GIVEN TASK
Print the lines of the data, starting with the first, up to and including the line where "import math" appears.

•••••

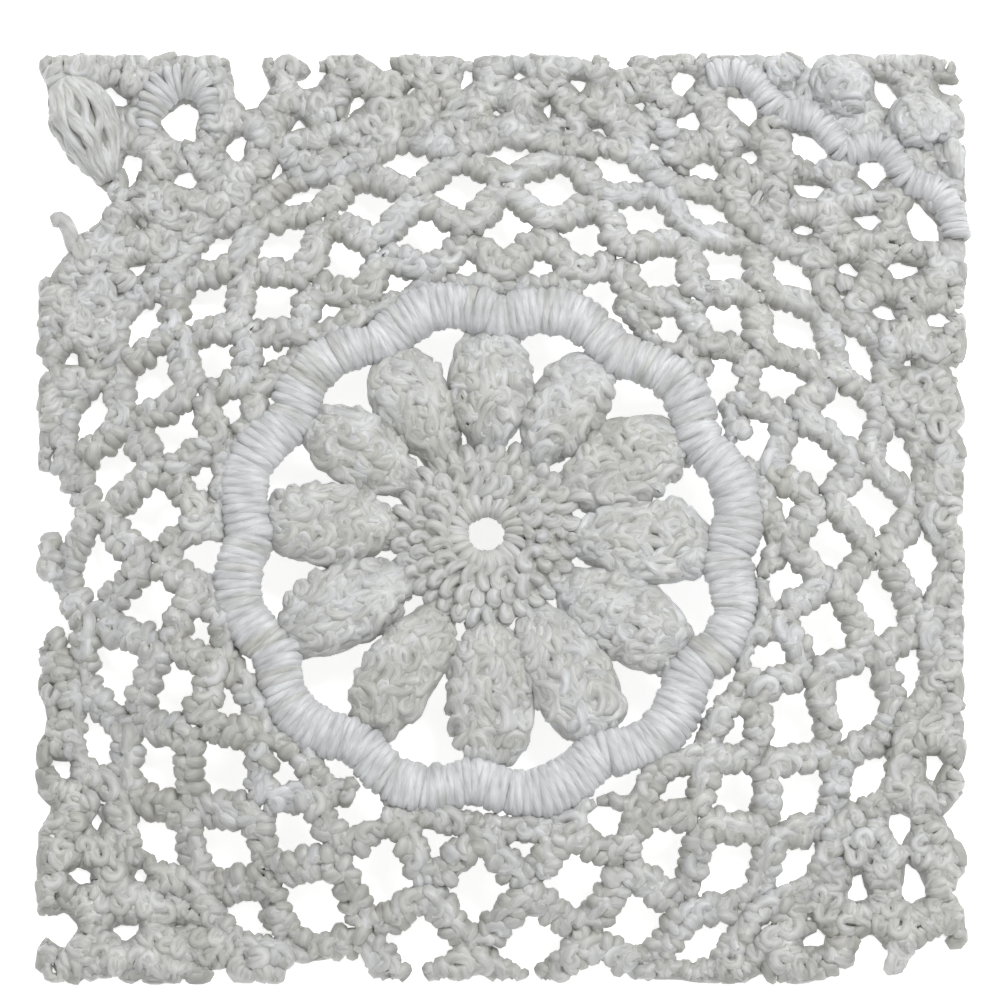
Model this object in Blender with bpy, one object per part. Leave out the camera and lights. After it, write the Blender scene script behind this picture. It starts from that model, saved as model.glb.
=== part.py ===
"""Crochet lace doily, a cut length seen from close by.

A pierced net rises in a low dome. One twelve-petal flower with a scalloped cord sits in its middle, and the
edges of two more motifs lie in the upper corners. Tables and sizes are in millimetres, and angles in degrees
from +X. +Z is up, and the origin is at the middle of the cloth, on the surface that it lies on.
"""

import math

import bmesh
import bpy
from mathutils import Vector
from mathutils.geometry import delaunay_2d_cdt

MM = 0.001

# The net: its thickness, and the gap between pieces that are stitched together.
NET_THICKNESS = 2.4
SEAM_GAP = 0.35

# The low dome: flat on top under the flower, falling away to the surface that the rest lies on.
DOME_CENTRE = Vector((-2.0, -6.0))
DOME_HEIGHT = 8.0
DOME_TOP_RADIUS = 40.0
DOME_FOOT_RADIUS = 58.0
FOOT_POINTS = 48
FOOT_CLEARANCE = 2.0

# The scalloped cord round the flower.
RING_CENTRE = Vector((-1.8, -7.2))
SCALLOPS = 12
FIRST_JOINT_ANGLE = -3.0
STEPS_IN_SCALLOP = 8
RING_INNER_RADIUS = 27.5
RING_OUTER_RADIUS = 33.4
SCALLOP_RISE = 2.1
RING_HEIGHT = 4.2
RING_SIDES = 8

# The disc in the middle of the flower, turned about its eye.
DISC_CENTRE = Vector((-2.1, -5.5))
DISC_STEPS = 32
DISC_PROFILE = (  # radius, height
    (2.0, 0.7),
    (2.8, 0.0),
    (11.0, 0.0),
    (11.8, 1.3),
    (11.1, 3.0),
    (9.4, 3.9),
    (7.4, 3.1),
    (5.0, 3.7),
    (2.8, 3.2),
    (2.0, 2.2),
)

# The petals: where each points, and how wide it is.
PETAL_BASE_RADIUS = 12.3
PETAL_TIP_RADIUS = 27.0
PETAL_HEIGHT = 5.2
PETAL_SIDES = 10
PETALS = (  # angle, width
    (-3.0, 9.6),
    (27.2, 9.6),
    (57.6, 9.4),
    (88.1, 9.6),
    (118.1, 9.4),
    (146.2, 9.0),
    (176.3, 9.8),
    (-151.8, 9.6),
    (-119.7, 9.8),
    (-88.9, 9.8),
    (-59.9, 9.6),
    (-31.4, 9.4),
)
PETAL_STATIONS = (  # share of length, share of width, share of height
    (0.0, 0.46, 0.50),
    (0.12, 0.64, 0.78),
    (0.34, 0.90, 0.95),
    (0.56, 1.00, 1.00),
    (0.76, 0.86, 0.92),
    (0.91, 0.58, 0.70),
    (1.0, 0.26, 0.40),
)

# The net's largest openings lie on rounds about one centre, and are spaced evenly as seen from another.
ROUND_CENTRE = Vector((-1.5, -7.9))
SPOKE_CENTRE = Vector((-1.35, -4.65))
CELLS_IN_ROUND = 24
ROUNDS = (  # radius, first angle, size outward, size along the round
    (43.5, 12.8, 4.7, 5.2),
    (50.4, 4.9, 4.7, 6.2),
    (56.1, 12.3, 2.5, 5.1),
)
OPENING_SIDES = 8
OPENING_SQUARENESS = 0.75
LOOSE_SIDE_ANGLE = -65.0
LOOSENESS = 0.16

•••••

REPLY
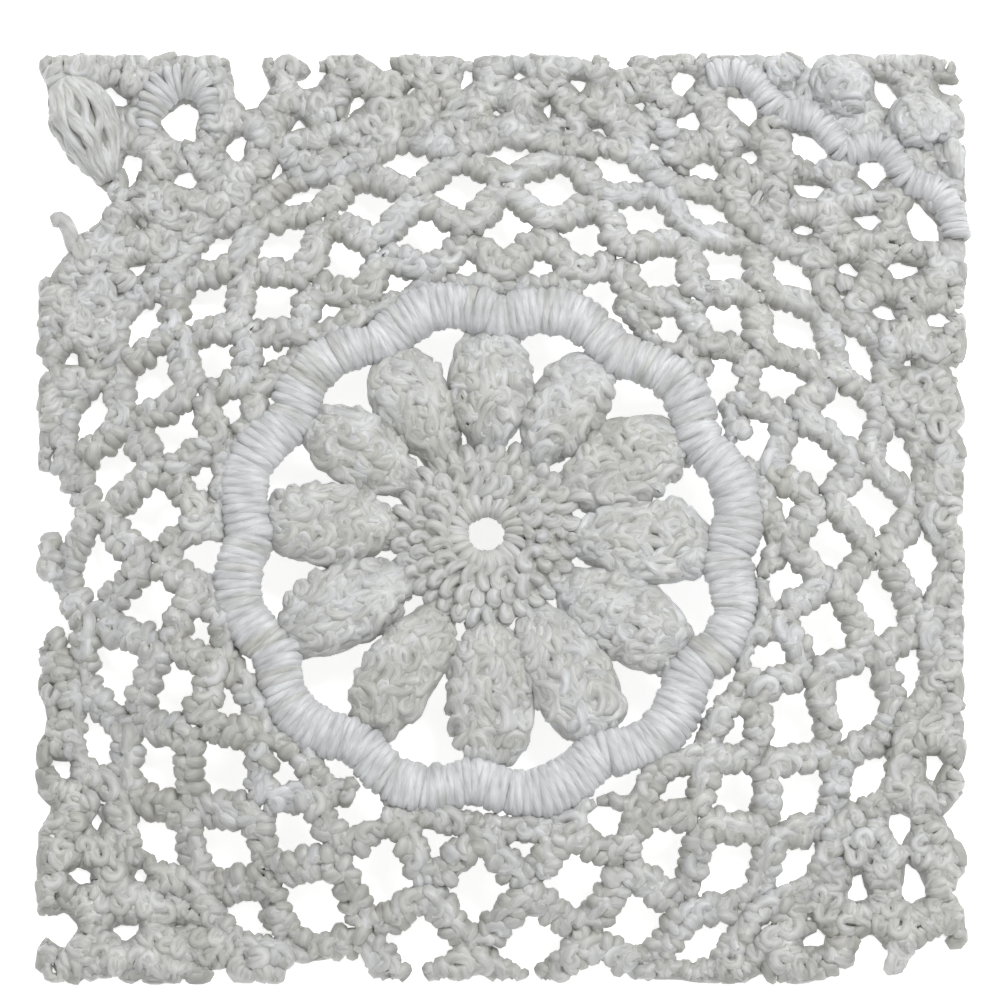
Model this object in Blender with bpy, one object per part. Leave out the camera and lights. After it, write the Blender scene script behind this picture. It starts from that model, saved as model.glb.
=== part.py ===
"""Crochet lace doily, a cut length seen from close by.

A pierced net rises in a low dome. One twelve-petal flower with a scalloped cord sits in its middle, and the
edges of two more motifs lie in the upper corners. Tables and sizes are in millimetres, and angles in degrees
from +X. +Z is up, and the origin is at the middle of the cloth, on the surface that it lies on.
"""

import math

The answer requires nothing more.